What you have missed…
I have known that The Fountainhead by Ayn Rand was going to be the subject of my AP English final project for at least a week. It has taken me a while to create this blog, so I will fill you in on my thought process to why I have chosen this particular book to read.
Part 1: The short list
The first thought I had after being assigned this project was “how I’m I going to pick just one book to read!” I happen to be a book geek and therefore I thought selecting only one book was near impossible. In order to narrow my book selection field down, I regarded my AP book section on common literature on the AP exam. Out of all those books I discovered five works that sounded interesting by using http://www.barnesandnoble.com/bookstore.asp?r=1 to read reviews of the titles that sounded appealing in the AP book.
Part 2: The book store
With my list of five works in hand, I dragged Joe to Barnes and Noble to find them and read enough of them to decide which one I liked best. Together we searched out the works, along with a few others we found to be possibilities, and two books that did not fit the assignment, but I wanted to read anyway and made our way to the children’s section and situated all of the books on top of the little table not meant for seventeen-year-olds. For the next thirty minutes, sorry Joe, I preceeded in reading a few pages out of each book I chose along with the first page of each work Joe grabbed for himself. In the end, I brought three (The Fountainhead, 1984, and Crime and Punishment) that I was planning on either using for the assignment or reading for fun, and one novel, Princess Forever by Meg Cabot, totally for fun. Joe, did not buy any…
Part 3: The clincher
When I arrived back at my house, I read a few more reviews and a few more pages and still could not decide, which piece of literature was going to inspire me to write my A paper. At school the next day, I spied my friend reading Atlas Shrugged by Ayn Rand! She ended up raving for 10 minutes on how much she absolutely loved Ayn Rand, and how I would be insane not to choose The Fountainhead.
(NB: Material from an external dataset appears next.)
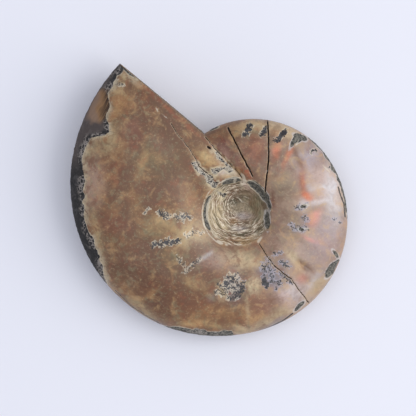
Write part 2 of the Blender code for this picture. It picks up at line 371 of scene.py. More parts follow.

Naturally, I succumbed to the peer pressure and convinced myself, that I must now read this “amazing, life-changing” story.
Part 4: One small problem (the present)
Even having selected The Fountainhead, I have only been able to read to page 15 so far. It has not been that I have not been reading, but rather I have had to finish the novel I was previously reading, Tamar by Mal Peet. Hopefully, I finish Tamar soon, and then I will begin seriously reading the 694 pages of Ayn Rand.